From: Michal Wajdeczko <michal.wajdeczko@intel.com>
To: Tomasz Lis <tomasz.lis@intel.com>, intel-xe@lists.freedesktop.org
Cc: "Michał Winiarski" <michal.winiarski@intel.com>,
"Piotr Piórkowski" <piotr.piorkowski@intel.com>,
"Matthew Brost" <matthew.brost@intel.com>,
"Lucas De Marchi" <lucas.demarchi@intel.com>
Subject: Re: [PATCH v8 1/4] drm/xe/vf: Divide GGTT ballooning into allocation and insertion
Date: Thu, 10 Apr 2025 18:54:27 +0200 [thread overview]
Message-ID: <9f2fd22b-a439-4e86-bb6e-9efe7944fe7f@intel.com> (raw)
In-Reply-To: <20250409211340.3046931-2-tomasz.lis@intel.com>
On 09.04.2025 23:13, Tomasz Lis wrote:
> The balloon nodes, which are used to fill areas of GGTT inaccessible
> for a specific VF, were allocated and inserted into GGTT within one
> function. To be able to re-use that insertion code during VF
> migration recovery, we need to split it.
>
> This patch separates allocation (init/fini functs) from the insertion
> of balloons (balloon/deballoon functs). Locks are also moved to ensure
> calls from post-migration recovery worker will not cause a deadlock.
>
> v2: Moved declarations to proper header
> v3: Rephrased description, introduced "_locked" versions of some
> functs, more lockdep checks, some functions renamed, altered error
> handling, added missing kerneldocs.
> v4: Suffixed more functs with `_locked`, moved lockdep asserts,
> fixed finalization in error path, added asserts
>
> Signed-off-by: Tomasz Lis <tomasz.lis@intel.com>
> Cc: Michal Wajdeczko <michal.wajdeczko@intel.com>
> ---
> drivers/gpu/drm/xe/xe_ggtt.c | 34 ++++-----
> drivers/gpu/drm/xe/xe_ggtt.h | 6 +-
> drivers/gpu/drm/xe/xe_gt_sriov_vf.c | 109 +++++++++++++++++++++-------
> drivers/gpu/drm/xe/xe_gt_sriov_vf.h | 2 +
> 4 files changed, 103 insertions(+), 48 deletions(-)
>
> diff --git a/drivers/gpu/drm/xe/xe_ggtt.c b/drivers/gpu/drm/xe/xe_ggtt.c
> index 7062115909f2..e7d474bd0cfe 100644
> --- a/drivers/gpu/drm/xe/xe_ggtt.c
> +++ b/drivers/gpu/drm/xe/xe_ggtt.c
> @@ -1,4 +1,4 @@
> -// SPDX-License-Identifier: MIT
> +/// SPDX-License-Identifier: MIT
what's this?
> /*
> * Copyright © 2021 Intel Corporation
> */
> @@ -429,16 +429,17 @@ static void xe_ggtt_dump_node(struct xe_ggtt *ggtt,
> }
>
> /**
> - * xe_ggtt_node_insert_balloon - prevent allocation of specified GGTT addresses
> + * xe_ggtt_node_insert_balloon_locked - prevent allocation of specified GGTT addresses
> * @node: the &xe_ggtt_node to hold reserved GGTT node
> * @start: the starting GGTT address of the reserved region
> * @end: then end GGTT address of the reserved region
> *
> - * Use xe_ggtt_node_remove_balloon() to release a reserved GGTT node.
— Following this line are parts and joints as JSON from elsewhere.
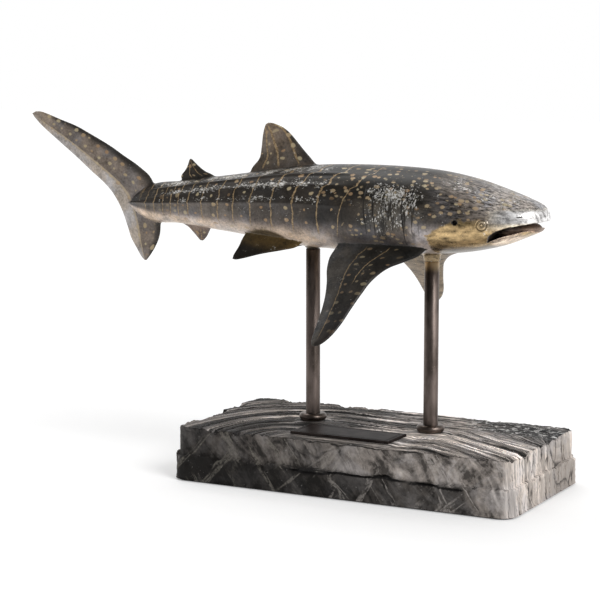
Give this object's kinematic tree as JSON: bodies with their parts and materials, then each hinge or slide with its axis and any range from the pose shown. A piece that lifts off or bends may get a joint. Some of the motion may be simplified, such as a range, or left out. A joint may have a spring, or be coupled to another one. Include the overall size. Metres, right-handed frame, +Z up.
{
  "type": "shark figurine",
  "caption": "Cast bronze whale shark mounted on round posts above a two-tier carved stone base with a bare plaque.",
  "frame": {"origin": "middle of the base's underside, on the face of the felt pad", "axes": "+X along the base towards the shark's head, +Y to the shark's left, +Z up"},
  "size_m": [0.6597, 0.2867, 0.4019],
  "materials": {
    "patinated_bronze": "black-brown patina with gilt stripes and spots, polished golden belly and lower face",
    "dark_bronze": "satin dark brown patina",
    "veined_stone": "carved black, grey and white veined marble",
    "plaque_metal": "dark satin plate with engraved border",
    "felt": "black felt",
    "plated_steel": "zinc plated"
  },
  "bodies": {
    "root": {"shark_casting": "patinated_bronze", "front_post": "dark_bronze", "rear_post": "dark_bronze", "front_collar": "dark_bronze", "rear_collar": "dark_bronze", "stone_base": "veined_stone", "plaque": "plaque_metal", "felt_pad": "felt", "front_washer": "plated_steel", "rear_washer": "plated_steel", "front_nut": "plated_steel", "rear_nut": "plated_steel"}
  },
  "joints": []
}
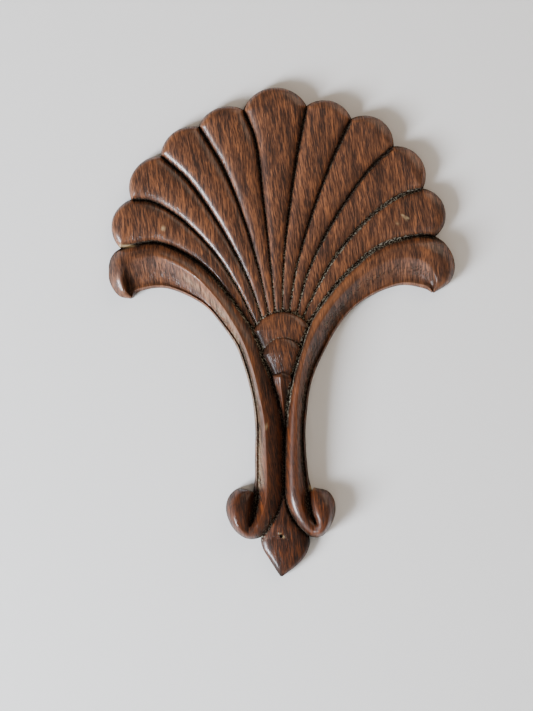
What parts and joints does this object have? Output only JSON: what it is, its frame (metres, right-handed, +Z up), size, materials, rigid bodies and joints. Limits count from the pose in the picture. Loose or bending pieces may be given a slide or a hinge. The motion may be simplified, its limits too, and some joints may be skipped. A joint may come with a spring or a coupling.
{
  "type": "carved wood applique",
  "caption": "Carved hardwood furniture applique: a shell-like fan of lobes on a banded stem that ends in outward-turned volutes and a pointed leaf, flat on its back.",
  "frame": {"origin": "on the flat back, on the middle line of the stem and half way up the whole height", "axes": "+Z up from the leaf's point to the fan's tip, the carved front towards -Y, the flat back in the plane y = 0, +X to the viewer's right"},
  "size_m": [0.1063, 0.0087, 0.15],
  "materials": {
    "stained_wood": "dark reddish-brown stained and waxed hardwood with fine open pores, satin, dusty in the grooves; plain sawn wood on the back"
  },
  "bodies": {
    "root": {"carved_applique": "stained_wood"}
  },
  "joints": []
}
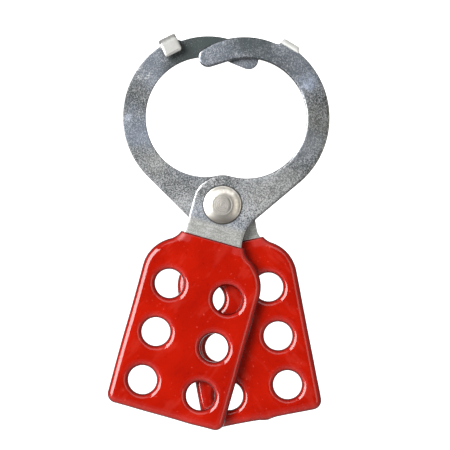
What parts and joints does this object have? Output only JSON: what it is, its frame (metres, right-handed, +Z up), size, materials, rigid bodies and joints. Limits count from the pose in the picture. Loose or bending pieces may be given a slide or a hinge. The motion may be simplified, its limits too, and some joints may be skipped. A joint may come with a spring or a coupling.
{
  "type": "lockout hasp",
  "caption": "Scissor lockout hasp: two riveted steel jaws closing in a ring, with red vinyl-coated handles pierced for padlocks.",
  "frame": {"origin": "centre of the 38.1 mm jaw circle as closed, on the parting plane between the two jaw plates", "axes": "+Z up along the hasp's mid-line from the rivet to the jaws, +Y through the plates away from the viewer, +X to the viewer's right"},
  "size_m": [0.0682, 0.0086, 0.1255],
  "materials": {
    "zinc_plate": "satin bluish zinc plating, mottled",
    "red_vinyl": "glossy dipped vinyl",
    "rivet_steel": "bright turned steel"
  },
  "bodies": {
    "rear_jaw": {"rear_jaw_plate": "zinc_plate", "rear_handle_coating": "red_vinyl", "pivot_rivet": "rivet_steel"},
    "front_jaw": {"front_jaw_plate": "zinc_plate", "front_handle_coating": "red_vinyl"}
  },
  "joints": [
    {"name": "jaw_pivot", "type": "hinge", "parent": "rear_jaw", "child": "front_jaw", "pos_m": [0, 0, -0.0285], "axis": [0, 1, 0], "range_deg": [-26.5, 119]}
  ]
}
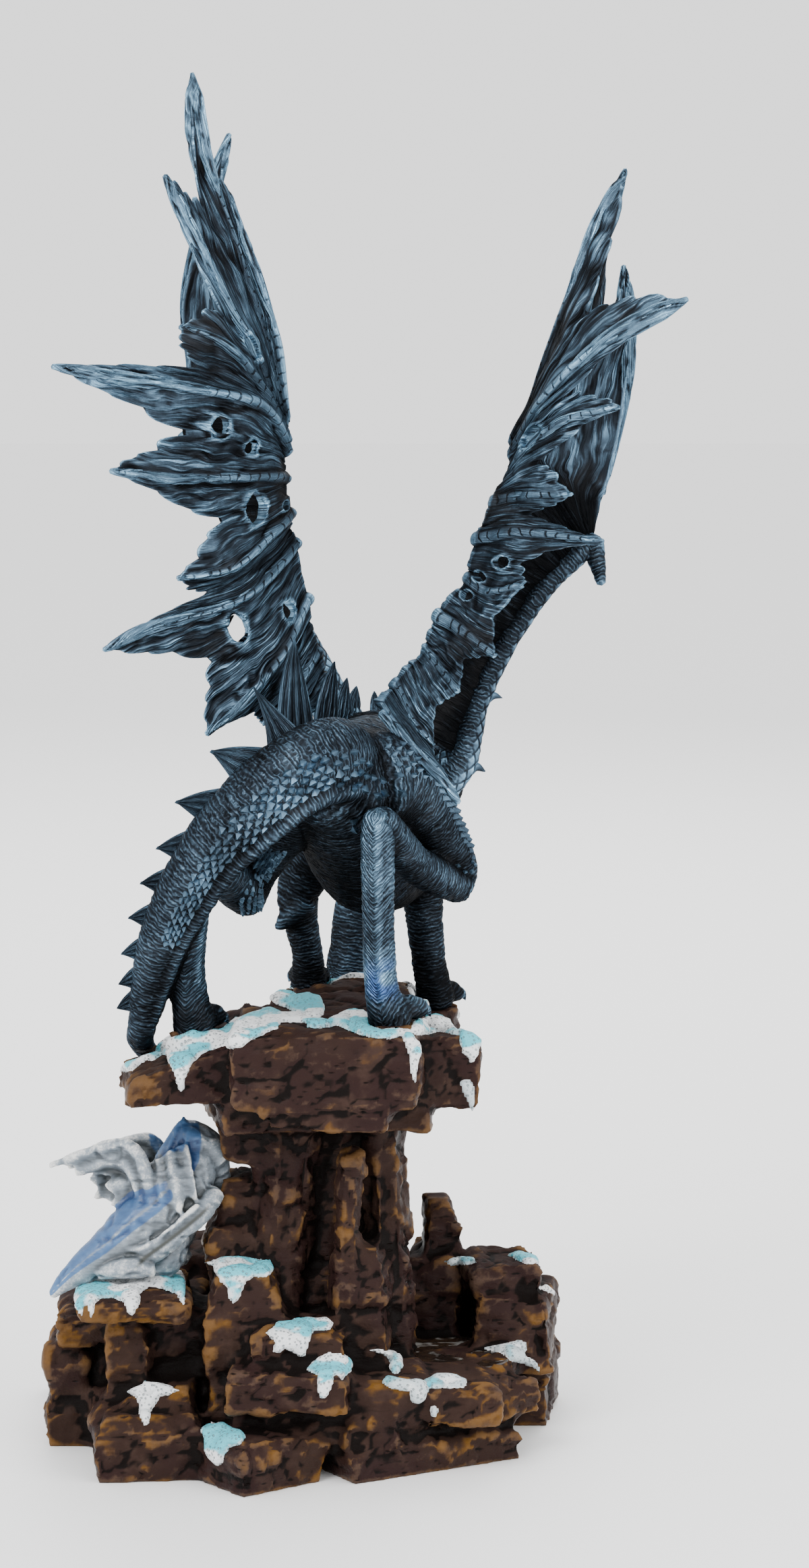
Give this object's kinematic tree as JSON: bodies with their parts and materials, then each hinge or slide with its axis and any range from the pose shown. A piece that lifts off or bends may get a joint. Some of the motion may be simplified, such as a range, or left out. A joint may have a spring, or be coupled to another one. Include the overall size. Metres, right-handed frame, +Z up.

> + * To be used in cases where ggtt->lock is already taken.
> + * Use xe_ggtt_node_remove_balloon_locked() to release a reserved GGTT node.
> *
> * Return: 0 on success or a negative error code on failure.
> */
> -int xe_ggtt_node_insert_balloon(struct xe_ggtt_node *node, u64 start, u64 end)
> +int xe_ggtt_node_insert_balloon_locked(struct xe_ggtt_node *node, u64 start, u64 end)
> {
> struct xe_ggtt *ggtt = node->ggtt;
> int err;
> @@ -447,14 +448,13 @@ int xe_ggtt_node_insert_balloon(struct xe_ggtt_node *node, u64 start, u64 end)
> xe_tile_assert(ggtt->tile, IS_ALIGNED(start, XE_PAGE_SIZE));
> xe_tile_assert(ggtt->tile, IS_ALIGNED(end, XE_PAGE_SIZE));
> xe_tile_assert(ggtt->tile, !drm_mm_node_allocated(&node->base));
> + lockdep_assert_held(&ggtt->lock);
>
> node->base.color = 0;
> node->base.start = start;
> node->base.size = end - start;
>
> - mutex_lock(&ggtt->lock);
> err = drm_mm_reserve_node(&ggtt->mm, &node->base);
> - mutex_unlock(&ggtt->lock);
>
> if (xe_gt_WARN(ggtt->tile->primary_gt, err,
> "Failed to balloon GGTT %#llx-%#llx (%pe)\n",
> @@ -466,27 +466,25 @@ int xe_ggtt_node_insert_balloon(struct xe_ggtt_node *node, u64 start, u64 end)
> }
>
> /**
> - * xe_ggtt_node_remove_balloon - release a reserved GGTT region
> + * xe_ggtt_node_remove_balloon_locked - release a reserved GGTT region
> * @node: the &xe_ggtt_node with reserved GGTT region
> *
> - * See xe_ggtt_node_insert_balloon() for details.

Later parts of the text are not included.